息子との別離
2017年、息子が高校進学のため、家を出ることになった。
「中学時代は個別塾に加え、英語と社会は毎日私と共に勉強していました。しかし『勉強が苦痛』と言い、進学先はエンジニアを育成する目的で創設された高等専門学校を自分で選びました。就職率100%という実績があり、『大学進学が難しいなら、手に職を付けて生きてほしい』という思いでしぶしぶOKしました。子どもに過干渉で学歴を押し付けている当時の私の様子が伝わりますか? 中学生の息子が毎日母親と勉強しているなんてありえませんよね? 本当にモラハラ母だったと思います」
夫は出て行ってからも、毎週のように帰ってきては、子どもたちの話を聞いたり、一緒に食事をしたりしていた。子どもたちの学校行事は全て参加し、息子の進路相談を受けた夫は、「お前が自分で選んだ道ならどんな道でも応援する」と言った。

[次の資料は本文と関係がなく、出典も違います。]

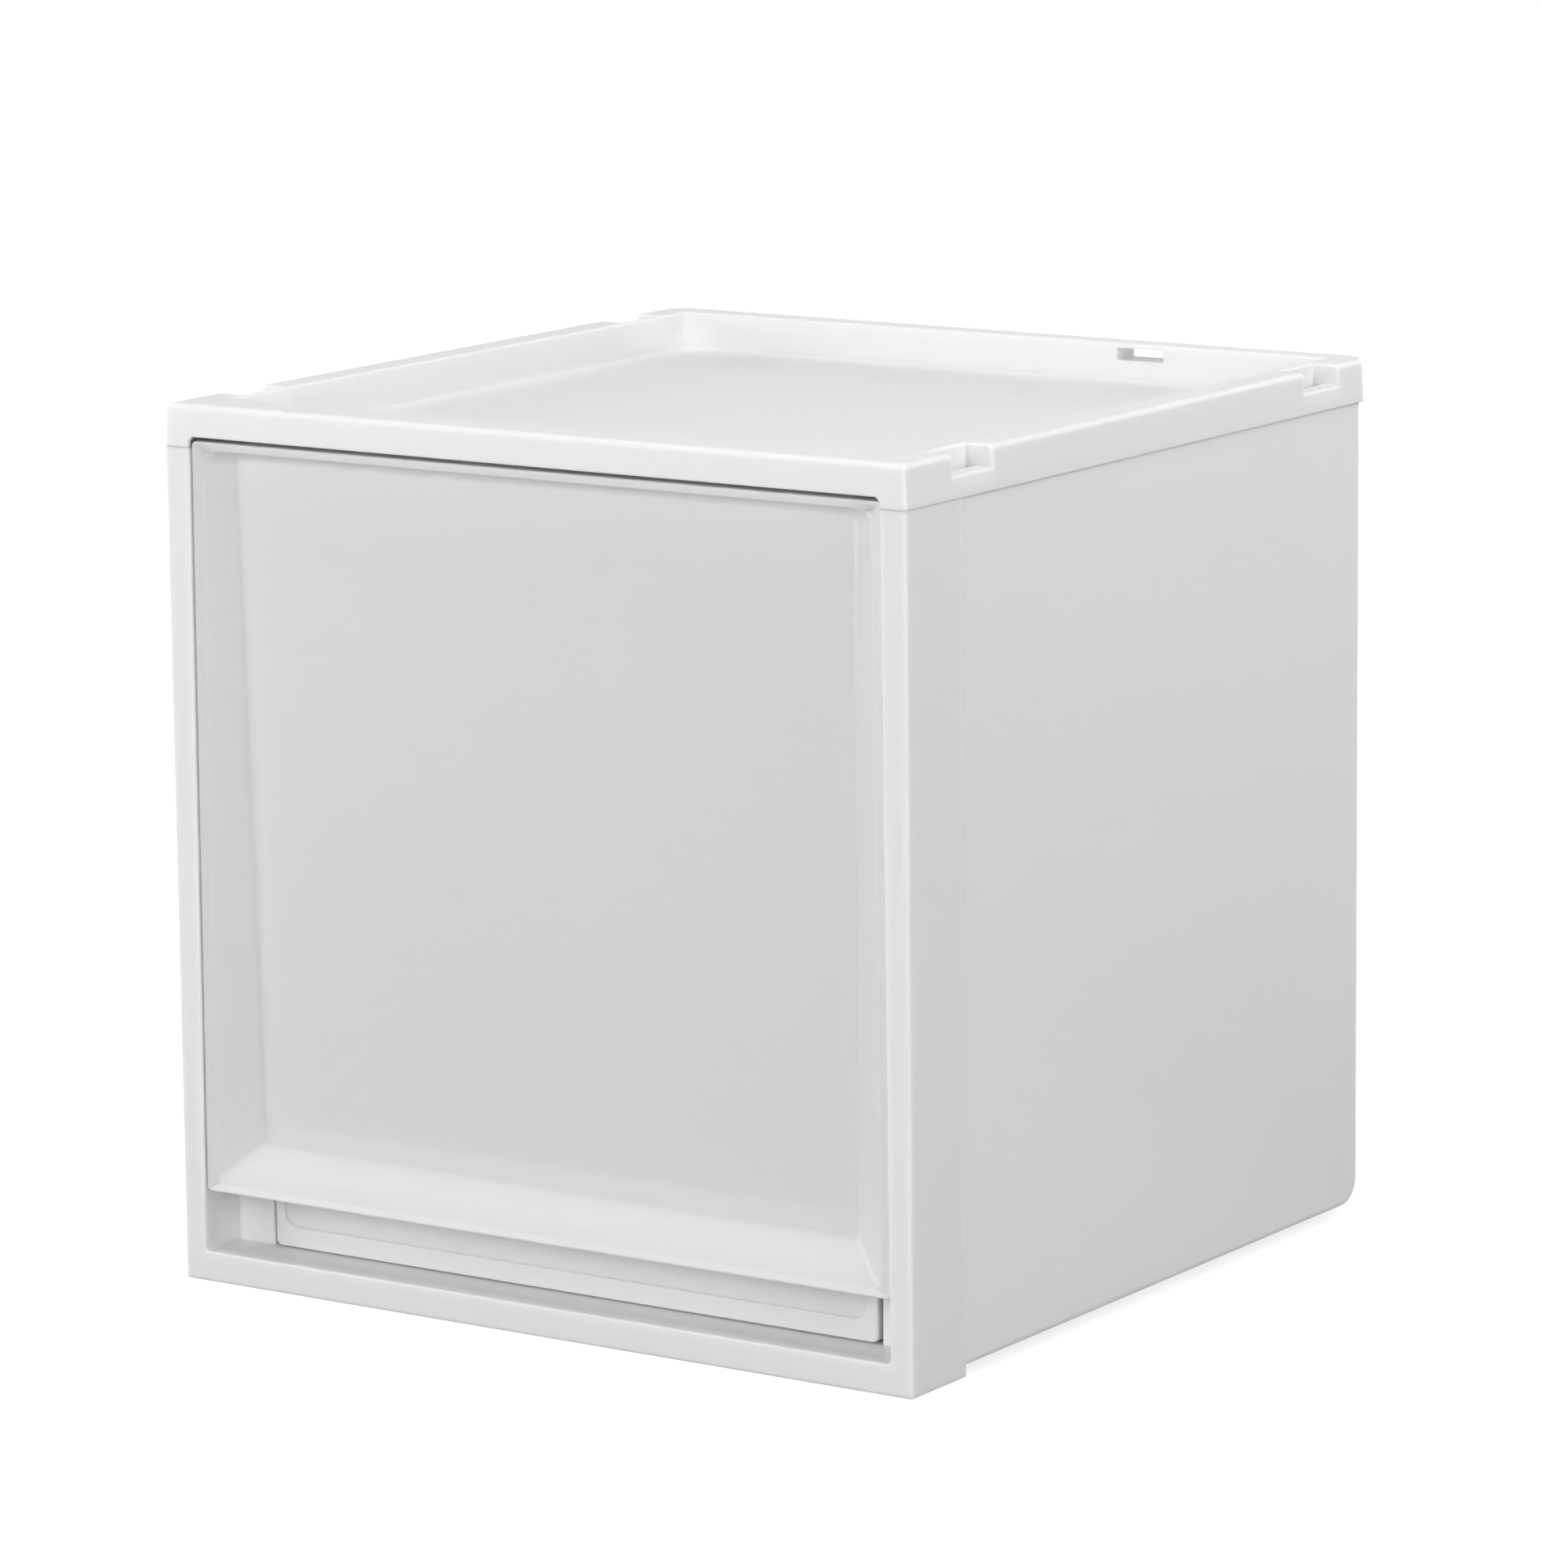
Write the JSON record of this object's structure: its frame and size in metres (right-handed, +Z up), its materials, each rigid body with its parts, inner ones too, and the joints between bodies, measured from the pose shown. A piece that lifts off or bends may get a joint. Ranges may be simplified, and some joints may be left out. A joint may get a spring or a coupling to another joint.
{
  "type": "storage box",
  "caption": "Stackable cube storage box with one pull-out drawer, a milky dished front and a shallow tray on top.",
  "frame": {"origin": "centre of the footprint, on the surface the box stands on", "axes": "+Z up, the drawer front faces -Y, +X to the right seen from the front"},
  "size_m": [0.372, 0.3794, 0.38],
  "materials": {
    "case_plastic": "satin moulded",
    "bin_plastic": "frosted, lets light through",
    "front_plastic": "milky, lets some light through"
  },
  "bodies": {
    "case": {"front_frame": "case_plastic", "body_shell": "case_plastic", "top_frame": "case_plastic", "left_runner": "case_plastic", "right_runner": "case_plastic"},
    "drawer": {"drawer_bin": "bin_plastic", "drawer_front": "front_plastic"}
  },
  "joints": [
    {"name": "drawer_slide", "type": "slide", "parent": "case", "child": "drawer", "axis": [0, -1, 0], "range_m": [0, 0.27]}
  ]
}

当時佐伯さんは、息子の学費や寮費のことで悩んでいた。
「貯蓄を崩そうかと悩んでいたところ、義両親から教育費支援の申し出があり、涙しました。夫はこの頃、精神を病んで無職となっていたようですが、私は夫の経済的・精神的なケアを全くすることなく、子ども2人のケアに集中していました。今思い返すと『本当にモラハラ妻だったなぁ』と反省しています。でもこの時の私の脳内は、夫に裏切られ、子どもを2人も残された悲劇のヒロインでした……」
看護師に復帰したばかりの佐伯さんの給与は月24万円。手取りは20万ほど。そのため外食は佐伯さんの母親か義両親が連れて行ってくれる時のみになり、友人からの誘いも断ることが多かった。
経済的には困窮していたが、夫と別居し、距離ができたことで、佐伯さんは子どもたちと変わらず接してくれる夫に感謝できるようになっていった。
2018年に夫がバスの運転手として再就職すると、子どもたちの養育費を入れてくれるようになり、生活が安定してきたことも功を奏した。
子どもたちが手を離れ、友人たちの誘いも断ることが増え、1人で過ごすことが多くなった佐伯さんは、自分自身を振り返るようになっていった。